With the ascendance of oil at the turn of the 20th century in the US, Jews tended to occupy the lowest rungs of the industry. A common story tells of the Jewish entrepreneur who salvaged decommissioned pipes and old well field equipment and sold them for scrap. These were often recent immigrants who had left Eastern Europe in search of economic opportunity.

Throughout the South, they established communities, building synagogues and other communal institutions. Over time, they moved from the scrappy margin of the industry to its center: the discovery and production of oil.
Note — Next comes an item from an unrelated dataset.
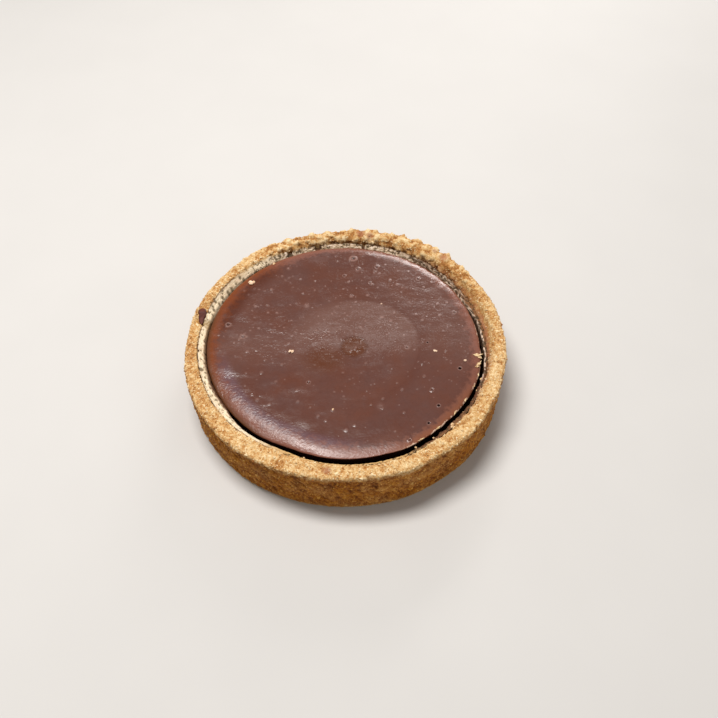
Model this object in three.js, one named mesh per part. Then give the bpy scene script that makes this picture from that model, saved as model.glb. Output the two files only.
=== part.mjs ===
// A round chocolate tart: a baked shortcrust shell, a set chocolate filling that has
// shrunk away from it, a lining of dried pale froth in the gap between the two, and one
// drip of the filling caught on the rim.
//
// Millimetres, +Z up. The origin is the centre of the underside and -Y is the front.
// Angles are in degrees from +X towards +Y. A depth is measured down from the rim.
import * as THREE from 'three';

// Shell
const tartDiameter = 90;
const tartHeight = 15.5;
const footDiameter = 88.8;
const footRound = 0.8;
const rimOuterRound = 0.8;
const rimInnerRound = 0.6;
const wallThickness = 4.04;
const wallDraft = 0.35;
const floorThickness = 3;
const floorFillet = 2;
const crumbRelief = { out: 0.13, up: 0.17 };
const crumbWaves = [
  { count: 23, slant: 1.3, start: 0 },
  { count: 41, slant: -2.1, start: 1.1 },
  { count: 59, slant: 3.7, start: 2.6 },
];

// The hollow of the shell isn't quite central, and its wall bulges in under the worn edge.
const hollowShift = { x: -0.35, y: 0.2 };
const wornEdge = { angle: 18, halfWidth: 62, out: 0.4, in: 1.15, depth: 2.4 };
const backSlope = { angle: 98, halfWidth: 62, out: 0.8, depth: 1.6 };

// Filling
const fillingDiameter = 76;
const fillingShift = { x: -0.85, y: 0.6 };
const crownDepth = 0.9;
const edgeDepth = 2.2;
const dishing = 0.15;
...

Jews as well as the Yiddish they spoke were common enough in the early 1920s that the local newspaper in the town of Ardmore, Okla., explained the meaning of the customary greeting “sholem alechem.”

That phrase became the name of a local oil fraternity as well an oil field that is still producing to this day.

In a business marked by booms and busts, at least some Jewish drillers, sought divine intervention via Jewish ritual.

One of the early rabbis of Congregation B’nai Emunah in Tulsa, Harry Epstein, recounts an example in a book about the synagogue’s history:

“One of the functions that developed upon the Rabbi was to recruit a minyan periodically to stay up all night, when one or another of our members was drilling a well for oil, and recite Tehillim [psalms] for the success of the drilling.

“Much to my sorrow I must confess that in many times we so gathered no well of oil came in and I consider this impotency of our prayers to be one of the failures of my administration.”